Austerity for Poor & Global Competitiveness for Businesses
In the name of reducing the fiscal deficit, the government has either placed a new tax or increased the existing ones. Mainly, GST 5% on essential goods and fuel tax on Petrol and Diesel. This is when the GST on Gold is at 3% and Diamond at 1.5%. Though these taxes apply to everyone, it hurts the most who are at the lowest rung of society. These people are living on daily wages or paycheck to paycheck. They cannot afford these tax raises without pay raises. These taxes only came at the cost of lowering their standard of living.
On top of this, They have also either decreased or removed the subsidies given altogether. The subsidy given out on Cooking Gas has been steadily coming down and now, almost no one gets it. FY 2022, 14073 crore rupees had been allocated for LPG subsidies but the expenditure was just 242 crore rupees. This says everything. The Government doesn’t even want to continue with the Schemes it started like Ujwala Yojana and Garib Kalyana Yojana.
It is not against austerity policies when Corporations get tax cuts because they have to be “globally competitive”. In India, the Effective corporate tax rate has gone down from 35% to 26%. Some economists even say it has dropped to as low as 22%. But, it automatically becomes austerity when GST 5% is placed on everything. I mean everything including food items like Rice, Wheat, Milk etc.

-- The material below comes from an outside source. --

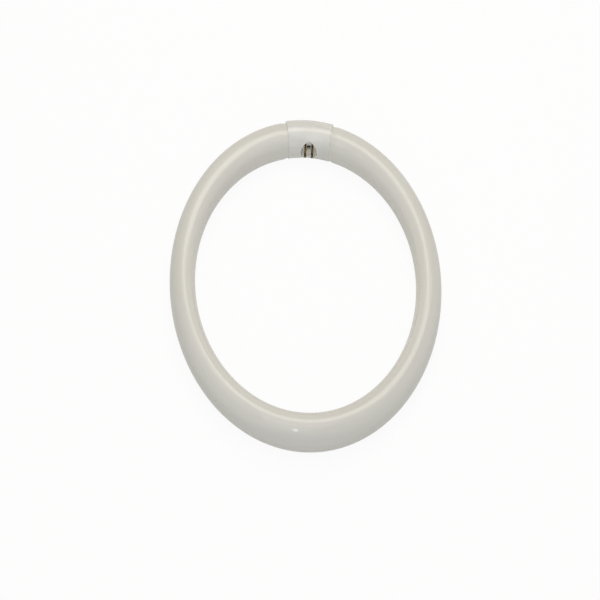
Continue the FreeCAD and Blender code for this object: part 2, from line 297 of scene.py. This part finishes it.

Why this double standard? or are the austerity measures not meant for everyone in society? Don’t people want to be globally competitive? Should It be only businesses? This tax cut was introduced in Sept 2019. Since then, has the companies in India become globally competitive now?

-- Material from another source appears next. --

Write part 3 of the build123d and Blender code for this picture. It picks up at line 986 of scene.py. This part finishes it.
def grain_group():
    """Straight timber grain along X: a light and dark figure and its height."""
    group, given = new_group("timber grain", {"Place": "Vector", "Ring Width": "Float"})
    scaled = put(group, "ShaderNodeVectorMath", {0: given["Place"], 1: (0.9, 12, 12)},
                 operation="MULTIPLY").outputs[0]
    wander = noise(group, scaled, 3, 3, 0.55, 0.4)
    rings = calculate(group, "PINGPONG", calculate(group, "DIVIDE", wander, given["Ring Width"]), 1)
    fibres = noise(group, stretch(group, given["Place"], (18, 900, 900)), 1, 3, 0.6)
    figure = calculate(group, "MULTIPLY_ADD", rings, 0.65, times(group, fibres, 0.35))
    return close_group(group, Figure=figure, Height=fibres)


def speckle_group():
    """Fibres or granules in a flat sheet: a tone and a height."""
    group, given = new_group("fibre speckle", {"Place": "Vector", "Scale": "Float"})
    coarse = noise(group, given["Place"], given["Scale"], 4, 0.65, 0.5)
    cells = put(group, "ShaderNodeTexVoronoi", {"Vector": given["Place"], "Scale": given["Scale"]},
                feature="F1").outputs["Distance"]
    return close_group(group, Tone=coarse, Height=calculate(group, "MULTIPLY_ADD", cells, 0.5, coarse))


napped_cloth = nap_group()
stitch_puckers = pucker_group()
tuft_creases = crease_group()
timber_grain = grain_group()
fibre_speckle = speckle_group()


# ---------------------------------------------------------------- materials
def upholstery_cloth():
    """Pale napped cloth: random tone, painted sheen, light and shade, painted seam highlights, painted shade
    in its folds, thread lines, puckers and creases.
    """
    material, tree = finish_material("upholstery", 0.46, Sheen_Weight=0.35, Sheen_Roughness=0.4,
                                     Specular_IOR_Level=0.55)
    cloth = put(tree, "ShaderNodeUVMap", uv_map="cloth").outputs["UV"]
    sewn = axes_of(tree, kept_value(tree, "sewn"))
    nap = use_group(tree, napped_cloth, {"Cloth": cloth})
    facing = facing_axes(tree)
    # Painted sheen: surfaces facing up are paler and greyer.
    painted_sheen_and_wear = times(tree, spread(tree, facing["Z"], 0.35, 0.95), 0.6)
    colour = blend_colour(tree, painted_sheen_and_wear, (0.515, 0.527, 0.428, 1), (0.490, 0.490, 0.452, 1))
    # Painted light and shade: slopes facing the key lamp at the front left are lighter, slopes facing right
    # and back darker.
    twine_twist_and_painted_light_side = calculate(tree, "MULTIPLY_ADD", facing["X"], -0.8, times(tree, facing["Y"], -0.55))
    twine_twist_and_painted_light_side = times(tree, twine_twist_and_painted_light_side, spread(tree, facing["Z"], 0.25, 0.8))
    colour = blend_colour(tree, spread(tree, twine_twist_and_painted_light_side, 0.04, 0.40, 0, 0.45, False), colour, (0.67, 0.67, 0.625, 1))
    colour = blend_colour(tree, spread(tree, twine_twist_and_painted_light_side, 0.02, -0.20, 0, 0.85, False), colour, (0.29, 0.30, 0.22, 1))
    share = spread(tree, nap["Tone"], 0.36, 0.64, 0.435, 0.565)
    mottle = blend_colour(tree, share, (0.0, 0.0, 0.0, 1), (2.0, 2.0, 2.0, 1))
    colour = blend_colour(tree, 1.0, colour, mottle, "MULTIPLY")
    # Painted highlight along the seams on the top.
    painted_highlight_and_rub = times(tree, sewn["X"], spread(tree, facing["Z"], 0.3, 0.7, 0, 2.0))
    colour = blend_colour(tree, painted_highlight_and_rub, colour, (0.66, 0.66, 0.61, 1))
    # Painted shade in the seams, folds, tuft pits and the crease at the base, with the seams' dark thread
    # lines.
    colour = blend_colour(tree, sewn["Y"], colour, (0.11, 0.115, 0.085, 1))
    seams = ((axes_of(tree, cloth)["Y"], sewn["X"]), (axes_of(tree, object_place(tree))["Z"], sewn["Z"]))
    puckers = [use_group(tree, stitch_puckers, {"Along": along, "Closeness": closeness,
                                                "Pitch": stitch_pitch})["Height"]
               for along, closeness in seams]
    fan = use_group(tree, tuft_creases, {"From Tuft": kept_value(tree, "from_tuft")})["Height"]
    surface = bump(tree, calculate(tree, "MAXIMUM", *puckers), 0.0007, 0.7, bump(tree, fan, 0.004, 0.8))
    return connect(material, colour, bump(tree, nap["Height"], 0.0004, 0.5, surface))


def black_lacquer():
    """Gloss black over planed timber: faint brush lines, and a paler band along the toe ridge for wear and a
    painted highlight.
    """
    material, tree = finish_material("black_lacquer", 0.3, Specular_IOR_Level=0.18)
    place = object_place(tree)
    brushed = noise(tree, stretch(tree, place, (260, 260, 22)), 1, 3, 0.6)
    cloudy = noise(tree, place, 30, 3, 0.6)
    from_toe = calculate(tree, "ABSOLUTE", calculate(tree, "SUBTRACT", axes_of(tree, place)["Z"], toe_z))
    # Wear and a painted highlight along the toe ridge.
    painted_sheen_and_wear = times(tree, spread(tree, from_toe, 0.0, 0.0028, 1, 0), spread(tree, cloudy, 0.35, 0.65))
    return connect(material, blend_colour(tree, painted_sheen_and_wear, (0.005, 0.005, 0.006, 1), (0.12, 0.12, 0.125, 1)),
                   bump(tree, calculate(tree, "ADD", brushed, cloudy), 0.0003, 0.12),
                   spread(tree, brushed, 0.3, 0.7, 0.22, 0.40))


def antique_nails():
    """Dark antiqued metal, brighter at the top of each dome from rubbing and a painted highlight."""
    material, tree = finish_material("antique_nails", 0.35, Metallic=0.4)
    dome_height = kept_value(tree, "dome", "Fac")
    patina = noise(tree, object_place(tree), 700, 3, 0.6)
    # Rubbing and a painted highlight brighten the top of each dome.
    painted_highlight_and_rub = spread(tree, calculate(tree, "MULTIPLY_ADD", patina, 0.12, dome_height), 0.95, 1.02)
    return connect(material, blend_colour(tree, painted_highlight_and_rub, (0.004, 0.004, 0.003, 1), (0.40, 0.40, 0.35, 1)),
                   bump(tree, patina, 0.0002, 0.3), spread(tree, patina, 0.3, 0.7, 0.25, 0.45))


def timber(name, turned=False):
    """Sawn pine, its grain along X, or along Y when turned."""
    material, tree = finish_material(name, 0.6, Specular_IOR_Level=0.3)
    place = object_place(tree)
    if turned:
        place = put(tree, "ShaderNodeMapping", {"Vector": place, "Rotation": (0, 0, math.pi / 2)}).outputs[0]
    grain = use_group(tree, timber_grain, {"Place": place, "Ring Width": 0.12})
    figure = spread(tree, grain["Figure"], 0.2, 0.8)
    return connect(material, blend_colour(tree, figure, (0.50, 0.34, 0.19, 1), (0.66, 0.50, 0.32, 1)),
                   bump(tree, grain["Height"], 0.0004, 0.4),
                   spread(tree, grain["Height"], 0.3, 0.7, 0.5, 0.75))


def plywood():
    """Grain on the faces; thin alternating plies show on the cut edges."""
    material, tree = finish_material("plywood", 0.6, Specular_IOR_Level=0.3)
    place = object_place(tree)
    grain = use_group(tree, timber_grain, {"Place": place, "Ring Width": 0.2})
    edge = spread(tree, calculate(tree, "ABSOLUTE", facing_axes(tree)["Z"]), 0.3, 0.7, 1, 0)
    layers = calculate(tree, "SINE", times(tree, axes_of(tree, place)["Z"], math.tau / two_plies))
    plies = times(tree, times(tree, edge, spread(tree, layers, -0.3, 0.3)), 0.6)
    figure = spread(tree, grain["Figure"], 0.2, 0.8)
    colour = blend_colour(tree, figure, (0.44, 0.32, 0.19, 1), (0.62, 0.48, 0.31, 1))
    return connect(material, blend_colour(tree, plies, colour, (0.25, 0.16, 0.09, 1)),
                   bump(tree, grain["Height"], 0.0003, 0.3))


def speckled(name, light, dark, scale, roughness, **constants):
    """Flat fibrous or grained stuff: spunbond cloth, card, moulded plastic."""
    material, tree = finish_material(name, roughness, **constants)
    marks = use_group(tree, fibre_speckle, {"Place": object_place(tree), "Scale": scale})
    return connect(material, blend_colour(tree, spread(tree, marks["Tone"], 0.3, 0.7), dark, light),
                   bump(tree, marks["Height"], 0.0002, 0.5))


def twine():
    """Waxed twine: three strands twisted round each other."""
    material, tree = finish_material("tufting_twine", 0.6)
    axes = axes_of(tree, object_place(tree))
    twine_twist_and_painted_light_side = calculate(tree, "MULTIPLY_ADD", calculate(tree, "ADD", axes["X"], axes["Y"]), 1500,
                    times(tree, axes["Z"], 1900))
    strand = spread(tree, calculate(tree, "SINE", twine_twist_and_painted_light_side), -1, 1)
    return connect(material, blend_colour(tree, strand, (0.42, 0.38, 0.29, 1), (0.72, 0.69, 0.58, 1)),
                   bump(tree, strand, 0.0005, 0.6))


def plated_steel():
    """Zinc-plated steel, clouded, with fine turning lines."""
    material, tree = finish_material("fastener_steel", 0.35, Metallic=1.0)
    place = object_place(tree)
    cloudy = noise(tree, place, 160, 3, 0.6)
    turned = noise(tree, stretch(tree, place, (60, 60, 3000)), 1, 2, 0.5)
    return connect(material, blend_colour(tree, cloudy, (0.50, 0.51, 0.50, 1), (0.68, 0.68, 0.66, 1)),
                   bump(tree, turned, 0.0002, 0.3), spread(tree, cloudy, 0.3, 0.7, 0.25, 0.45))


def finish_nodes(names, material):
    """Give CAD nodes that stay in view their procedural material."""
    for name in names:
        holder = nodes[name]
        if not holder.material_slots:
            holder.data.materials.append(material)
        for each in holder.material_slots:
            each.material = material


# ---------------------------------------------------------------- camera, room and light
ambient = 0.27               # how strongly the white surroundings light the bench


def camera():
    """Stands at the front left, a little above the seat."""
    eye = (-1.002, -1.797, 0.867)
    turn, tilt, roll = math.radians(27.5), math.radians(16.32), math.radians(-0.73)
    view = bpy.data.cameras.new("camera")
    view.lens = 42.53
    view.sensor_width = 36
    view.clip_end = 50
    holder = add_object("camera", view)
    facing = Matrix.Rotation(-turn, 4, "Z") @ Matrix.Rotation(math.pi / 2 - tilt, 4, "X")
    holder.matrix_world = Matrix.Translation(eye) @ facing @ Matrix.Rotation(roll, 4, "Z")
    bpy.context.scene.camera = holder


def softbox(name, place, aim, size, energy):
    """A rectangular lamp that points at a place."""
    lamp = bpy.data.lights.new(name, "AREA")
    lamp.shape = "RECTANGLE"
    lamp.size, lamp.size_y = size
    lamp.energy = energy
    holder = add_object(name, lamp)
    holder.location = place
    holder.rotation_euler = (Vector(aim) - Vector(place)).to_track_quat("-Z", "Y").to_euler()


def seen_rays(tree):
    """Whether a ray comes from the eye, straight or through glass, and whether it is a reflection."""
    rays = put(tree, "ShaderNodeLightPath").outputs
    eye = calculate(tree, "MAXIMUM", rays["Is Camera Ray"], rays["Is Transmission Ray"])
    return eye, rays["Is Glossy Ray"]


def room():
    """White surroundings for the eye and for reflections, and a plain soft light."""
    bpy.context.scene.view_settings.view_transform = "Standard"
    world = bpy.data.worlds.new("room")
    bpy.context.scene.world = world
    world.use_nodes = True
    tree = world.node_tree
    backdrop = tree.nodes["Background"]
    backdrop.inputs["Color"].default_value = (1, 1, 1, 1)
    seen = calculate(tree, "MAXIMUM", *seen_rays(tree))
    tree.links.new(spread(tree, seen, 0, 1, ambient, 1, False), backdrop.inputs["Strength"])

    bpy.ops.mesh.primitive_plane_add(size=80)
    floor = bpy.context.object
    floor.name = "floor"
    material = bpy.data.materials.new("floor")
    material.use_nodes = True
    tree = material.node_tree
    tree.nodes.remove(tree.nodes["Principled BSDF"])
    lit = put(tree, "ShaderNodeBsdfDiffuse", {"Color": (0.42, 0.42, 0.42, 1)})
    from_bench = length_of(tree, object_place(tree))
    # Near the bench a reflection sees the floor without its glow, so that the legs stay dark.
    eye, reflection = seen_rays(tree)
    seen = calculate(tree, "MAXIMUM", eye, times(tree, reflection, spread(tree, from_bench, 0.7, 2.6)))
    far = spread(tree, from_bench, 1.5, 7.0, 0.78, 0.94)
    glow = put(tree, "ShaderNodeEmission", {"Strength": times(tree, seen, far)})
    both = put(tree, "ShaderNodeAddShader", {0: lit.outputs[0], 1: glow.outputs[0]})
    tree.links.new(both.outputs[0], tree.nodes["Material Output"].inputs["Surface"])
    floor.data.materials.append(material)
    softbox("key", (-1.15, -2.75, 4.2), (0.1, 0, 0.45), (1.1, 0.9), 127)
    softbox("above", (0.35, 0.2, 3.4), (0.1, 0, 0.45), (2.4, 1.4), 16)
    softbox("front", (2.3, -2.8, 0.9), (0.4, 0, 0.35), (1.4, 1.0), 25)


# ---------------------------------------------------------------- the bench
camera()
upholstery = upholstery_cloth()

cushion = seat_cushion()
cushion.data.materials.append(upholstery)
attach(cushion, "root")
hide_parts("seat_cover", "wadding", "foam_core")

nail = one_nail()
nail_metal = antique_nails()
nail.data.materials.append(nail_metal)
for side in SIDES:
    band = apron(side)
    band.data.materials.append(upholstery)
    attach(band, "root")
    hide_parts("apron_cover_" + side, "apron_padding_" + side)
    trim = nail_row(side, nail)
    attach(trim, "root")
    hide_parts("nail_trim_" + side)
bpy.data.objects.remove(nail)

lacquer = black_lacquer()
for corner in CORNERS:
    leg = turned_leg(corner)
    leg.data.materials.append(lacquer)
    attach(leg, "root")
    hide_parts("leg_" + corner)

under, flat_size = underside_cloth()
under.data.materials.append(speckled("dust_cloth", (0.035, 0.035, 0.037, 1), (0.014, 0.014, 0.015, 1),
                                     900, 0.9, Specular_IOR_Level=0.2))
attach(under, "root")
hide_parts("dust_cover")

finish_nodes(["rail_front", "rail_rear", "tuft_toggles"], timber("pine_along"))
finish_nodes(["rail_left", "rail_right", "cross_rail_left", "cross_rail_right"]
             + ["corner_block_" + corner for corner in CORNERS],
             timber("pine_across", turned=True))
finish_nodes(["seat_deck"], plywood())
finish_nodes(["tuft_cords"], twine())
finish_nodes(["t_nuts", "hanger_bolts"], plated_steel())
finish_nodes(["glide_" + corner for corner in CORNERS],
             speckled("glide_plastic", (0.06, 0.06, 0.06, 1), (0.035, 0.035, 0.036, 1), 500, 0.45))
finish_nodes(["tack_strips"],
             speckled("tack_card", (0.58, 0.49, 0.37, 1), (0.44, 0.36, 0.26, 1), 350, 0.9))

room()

Is it even a sound fiscal policy or an austerity measure to get rid of the highest slab under the surcharge tax, which is 37% in the new tax regime and applicable only to people whose income is more than 5 Crore rupees a year? Thereby, exchequer suffering a loss of 20 lakh rupees from each person falling under this slab.

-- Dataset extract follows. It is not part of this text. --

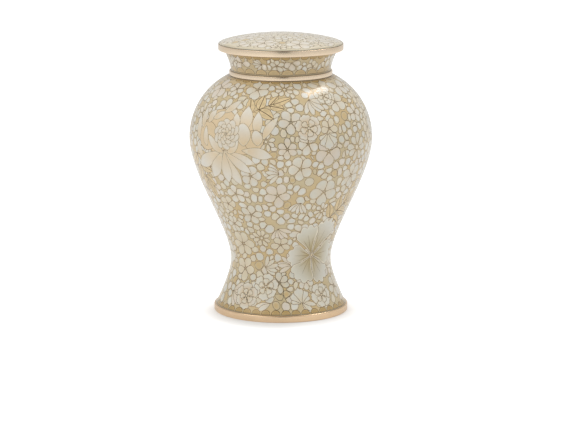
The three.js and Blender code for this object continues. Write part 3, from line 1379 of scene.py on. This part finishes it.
def body_cells(skin, rng):
    """All the cells of the body: small blossoms behind, then the large flowers, leaves and borders."""
    heroes = []
    for turn in (0, 180):
        heroes += leaf_sprig(skin, skin.spot(turn - 22, 203), -62, 10)
        heroes += leaf_sprig(skin, skin.spot(turn + 46, 98), -48, 10, 1.1)
        heroes += leaf_sprig(skin, skin.spot(turn - 66, 160), -160, 10, 1.2)
        heroes += leaf_sprig(skin, skin.spot(turn + 96, 160), 30, 10, 1.1)
        heroes += chrysanthemum(skin, skin.spot(turn - 36.5, 183.1), 20)
        heroes += ruffled_bloom(skin, skin.spot(turn + 18, 190.4), 13.5, 50, rng, PEACH)
        heroes += shell_bloom(skin, skin.spot(turn + 31, 177.5), 14, 185, 54)
        heroes += ruffled_bloom(skin, skin.spot(turn + 36, 217), 10, 54, rng)
        heroes += ruffled_bloom(skin, skin.spot(turn + 84, 186), 14, 54, rng)
        heroes += shell_bloom(skin, skin.spot(turn + 19, 23), 14, 10, 60)
        heroes += ruffled_bloom(skin, skin.spot(turn + 44, 22), 12.5, 66, rng)
        heroes += ruffled_bloom(skin, skin.spot(turn - 16, 32), 13, 66, rng)
        heroes += ruffled_bloom(skin, skin.spot(turn - 36, 22), 13, 71, rng, PEACH)
        heroes += peony(skin, skin.spot(turn + 36, 60.9), 80)
        heroes += ruffled_bloom(skin, skin.spot(turn + 100, 62), 15, 80, rng)
    cells = scattered_blossoms(skin, 10.0, skin.height - 8.0, 13.0, 0, rng, heroes, PETAL_TINTS)
    cells += heroes
    cells += scallops(skin, 40, 0.5, 5.0, 160, False, BORDER_OCHRE)
    cells += scallops(skin, 32, skin.height - 0.5, 3.6, 160, True, BORDER_OCHRE)
    return cells


def neck_cells(skin, rng):
    """The neck's band of blossoms between its two borders. Their tints are brightened as painted light,
    against the shade that the lid casts on the neck.
    """
    # Painted light: the blossoms' tints made 12 per cent brighter to offset the lid's shade on the neck
    tints = tuple(1.12 * tint for tint in PETAL_TINTS)
    cells = scattered_blossoms(skin, 7.5, skin.height - 6.0, 9.0, 0, rng, (), tints)
    cells += scallops(skin, 36, skin.height - 0.4, 3.8, 60, True, BORDER_OCHRE)
    cells += scallops(skin, 24, 0.4, 5.4, 60, False, GROUND_OCHRE)
    return cells


def dome_cells(skin, rng):
    """Fine pale flowers all over the lid's dome."""
    return scattered_blossoms(skin, 0, skin.reach - 2.0, 12.0, 0, rng, (), (CREAM, PETAL_WHITE, PETAL_WHITE))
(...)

If supply-side economic policies are about pro-business, in short, austerity measures are about…….. PRO-BUSINESS. Oh! come on again PRO-businesses. I understand how you feel. Spending cuts mean cuts to welfare schemes like subsidies for cooking gas. With no effective welfare schemes, people will have to scrape every Rupee. By keeping people poor and desperate, businesses get cheap labor. This way they don’t have to pay the full cost of labor to run their operations.
Pro-businesses policies do not necessarily mean a pro-free market either. Hand-outs and freebies are the terms we use to call welfare schemes. When it comes to bailing out companies, as I discussed in the previous section – supply-side economics, it is not hand-outs or freebies anymore. They became somehow some kind of sacred Pro-Business measures.
Handing out money is handing out whether it is to a poor family or a business. If it is a business, then it is against Free-market. In a free market, businesses are supposed to be competitive to survive and thrive. If it is not competitive, it should not survive. It should not get any help outside the free market – government or otherwise. That would only make the free market……Duh…..not free or less free.
If Businesses want to keep the free market, you know, free, they should raise capital through these four main ways:
(1) from early-stage investors; (2) by reinvesting profits; (3) by borrowing through banks or bonds; and (4) by selling stock.
Conclusion: Is there a cure for the plague?
I think there is a cure or at least, a treatment. This cure can only come from thinking beyond supply-side economics, market fundamentalism and austerity measures. It is not possible to imagine a cure without thinking about people while we think about profit. It is difficult to imagine a treatment without thinking about the community while we think about the market. Therefore, the solution to the problem created by this economic policy can not come within its neo-liberal policy framework.